Notice in the lambda functions in the two occurences of filter, the variable x is passed as a closure. Closures don't exist in FP15 because there is no currying nor named arguments. The solution to this problem is to distribute the closed value into the list. For example, we want to filter a list by comparing against an external variable . For example, we have the input [x, ys] and we would like to filter the list ys by x > y for each element y. In Haskell, this would be filter (\y -> x > y).

In FP15, we use the dlstl function to distribute the value x into each elements of the list. The definition of distl is:

[x, [y1, ..., yn]] distl = [[x, y1], ..., [x, yn]]

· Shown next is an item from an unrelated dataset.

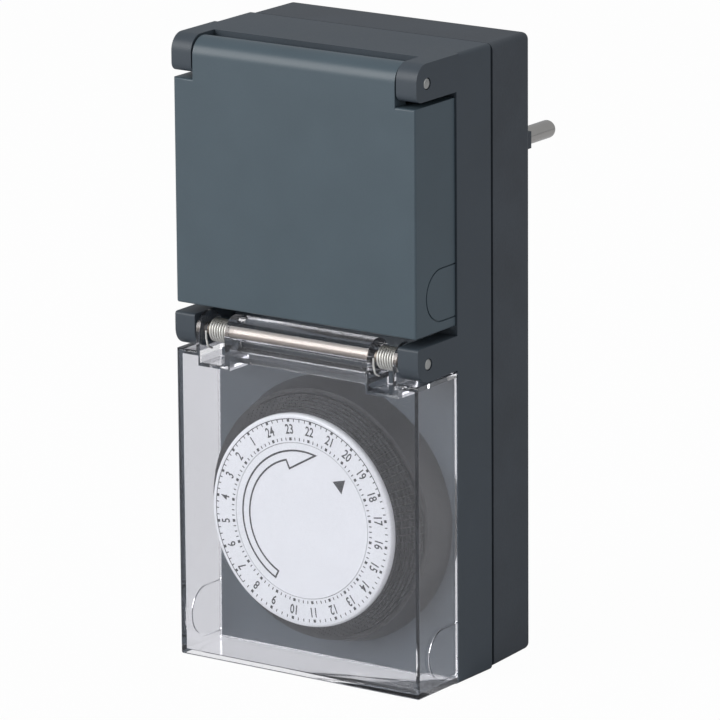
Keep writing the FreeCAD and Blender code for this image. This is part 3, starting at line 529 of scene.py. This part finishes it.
def strip_faces(rows: int, columns: int, close_rows: bool, close_columns: bool) -> np.ndarray:
    """Quads of a grid whose rows or columns may close on themselves.

    Args:
        rows: How many rows of points there are.
        columns: How many points a row has.
        close_rows: Whether the last row joins the first.
        close_columns: Whether each row's last point joins its first.

    Returns:
        Corner numbers, four a row.
    """
    bands, steps = rows - (not close_rows), columns - (not close_columns)
    row, column = np.meshgrid(np.arange(bands), np.arange(steps), indexing="ij")
    down, right = (row + 1) % rows, (column + 1) % columns
    here, below = row * columns, down * columns
    quads = [here + column, here + right, below + right, below + column]
    return np.stack(quads, -1).reshape(-1, 4)


def wire(name: str, path: np.ndarray, outward: np.ndarray, radius: float) -> bpy.types.Object:
    """A round wire along a path: each point of it carries a circle square to the path's direction.

    The circle is radius * (cos u * n + sin u * b), where n is outward made square to the direction and
    b is direction x n. Its ends shrink over three rows in a half round.

    Args:
        name: The piece's name.
        path: Points of the centreline.
        outward: A vector for each point that isn't along the path.
        radius: The wire's radius.

    Returns:
        The wire as a closed mesh.
    """
    sides = 10
    ahead = np.gradient(path, axis=0)
    ahead /= np.linalg.norm(ahead, axis=1, keepdims=True)
    caps = np.array([90.0, 60.0, 30.0]) * math.pi / 180
    lead = path[0] - np.outer(np.sin(caps), ahead[0]) * radius
    tail = path[-1] + np.outer(np.sin(caps[::-1]), ahead[-1]) * radius
    round_end = np.cos(caps) + 1e-3
    thick = np.concatenate([round_end, np.ones(len(path)), round_end[::-1]]) * radius
    line = np.concatenate([lead, path, tail])
    ahead = np.concatenate([np.repeat(ahead[:1], 3, 0), ahead, np.repeat(ahead[-1:], 3, 0)])
    side = np.concatenate([np.repeat(outward[:1], 3, 0), outward, np.repeat(outward[-1:], 3, 0)])
    side = side - np.sum(side * ahead, 1, keepdims=True) * ahead
    side /= np.linalg.norm(side, axis=1, keepdims=True)
    other = np.cross(ahead, side)
    turn = np.linspace(0, 2 * math.pi, sides, endpoint=False)
    across, along = np.cos(turn)[None, :, None], np.sin(turn)[None, :, None]
    ring = across * side[:, None, :] + along * other[:, None, :]
    points = (line[:, None, :] + ring * thick[:, None, None]).reshape(-1, 3)
    ends = np.stack([line[0], line[-1]])
    quads = strip_faces(len(line), sides, False, True)
    step = np.arange(sides)
    first, last = len(points), len(points) + 1
    base = (len(line) - 1) * sides
    near = np.stack([np.full(sides, first), (step + 1) % sides, step], -1)
    far = np.stack([np.full(sides, last), base + step, base + (step + 1) % sides], -1)
    return new_piece(name, np.concatenate([points, ends]), quads.tolist() + near.tolist() + far.tolist())


def dress(piece: bpy.types.Object, material: bpy.types.Material) -> None:
    """Give a piece one material."""
    piece.data.materials.clear()
    piece.data.materials.append(material)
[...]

For example, [1, [2, 3, 4]] distl => [[1,2], [1,3], [1,4]].

Then we perform the filtering in the distributed list (?>), and finally remove the distributed element (@#1), making the overall function distl ?> @#1.

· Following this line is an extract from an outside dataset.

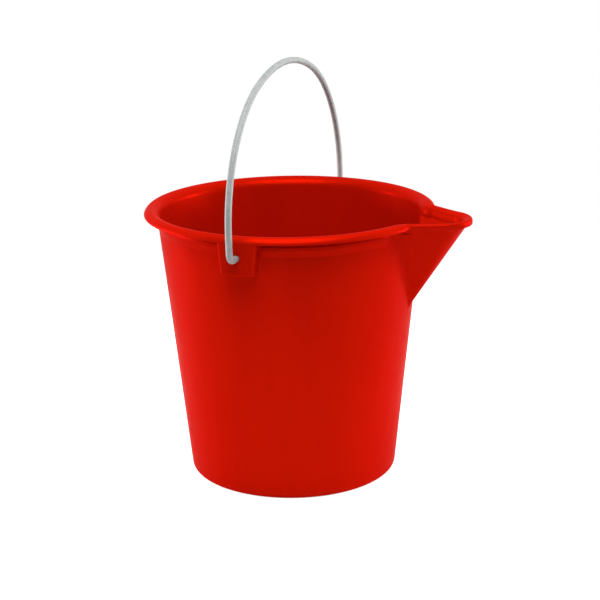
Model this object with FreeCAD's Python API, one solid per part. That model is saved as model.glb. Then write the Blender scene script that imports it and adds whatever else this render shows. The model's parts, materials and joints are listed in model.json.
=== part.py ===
"""Ten-litre wash bucket with a pouring spout and a swinging wire bail.

One moulded bucket and one bent wire.  Millimetres, +Z up, origin on the bucket's
axis at the bottom of its foot ring.  The spout points along +X, and the bail
swings about an axis along Y.
"""
import FreeCAD, Part
import math
import os

# Bucket: overall
HEIGHT = 263.0            # foot ring to the crest of the rim
RIM_RADIUS = 140.0        # outer edge of the rim
BASE_RADIUS = 101.5       # wall, just above the rounded bottom corner
WALL = 2.3                # wall thickness

# Bucket: base
BASE_ROUND = 5.0          # outer corner between wall and foot ring
FOOT_WIDTH = 6.0          # flat width of the foot ring
FOOT_RECESS = 3.0         # how far the floor's underside stands above the ground
FOOT_SLOPE = 1.5          # sideways run of the foot ring's inner face
FLOOR = 2.6               # floor thickness
FLOOR_ROUND = 6.0         # inner corner between floor and wall

# Bucket: rolled rim
RIM_DEPTH = 6.5           # crest to the lower edge of the rim
RIM_EDGE_ROUND = 5.1      # outer rounding of the rim
FLARE_ROUND = 10.0        # inner rounding, from the crest down into the wall
RING_PROUD = 1.2          # stiffening ring under the rim
RING_TOP = 11.0           # crest to the top of the stiffening ring
RING_HEIGHT = 3.4
RING_FADE = 6.0           # length over which the ring runs out into the wall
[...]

Since this pattern is so common, we have an operator to shorten that expression, which is ?<. ?< is defined as ?<p = distl ?<p @#1.

There is also a right-hand version of distl, distr. The definition of distr is:

[[x1, ..., xn], y] => [[x1, y], ..., [xn, y]]

and right-hand version of ?<, which is ?>. There are distributed counterparts for mapping as well. @< is defined as @<f = distl @f and @> is @>f = distr @f.

Operators are Aliases

In the definition of qs, >, <, <= and ++ are operators being used outside of infix expressions. When operators are being used outside of infix expressions, they are not subject to the syntax of infix notation. There is another rule of FP15 stating that all operators are aliases of something. The operator > is an alias of function gt, < is lt, <= is le, and ++ is append. Outside of infix expressions, the operator itself and its alias can be used interchangeably. The definition of qs can be rewritten as:

qs = (len > 1) : decons [?<gt qs, [#0], ?<le qs] append | _

What about ?<? ?< is a prefix operator that maps to a functional. That means, you cannot use it inside () because () is reserved for function operators (including operators >, <, <=, ++ above). Additionally, functional operators such as ?< maps to functionals as well. ?< is also called FilterL. The syntax for using functionals by name is (F f1 ... fn). qs can be written as:

qs = (len > 1) : decons [(FilterL gt) qs, [#0], (FilterL le) qs] append | _

Functionals

In fact, all the syntaxes that combine functions together, such as the if, fork, and compose, have their named functionals as well:

qs = (If (Compose (Fork len 1) gt)
         (Compose
           decons
           (Fork
             (Compose (FilterL gt) qs)
             (Fork #0)
             (Compose (FilterL le) qs))
           append)
         _)

The FP15 compiles works by translating all syntactic sugars such as the comma notation, infix notation, if, fork and compose, into expressions resembling S-expressions like the one above. Then the S-expressions are fed into translation backends, which translate into a target language, such as Scheme.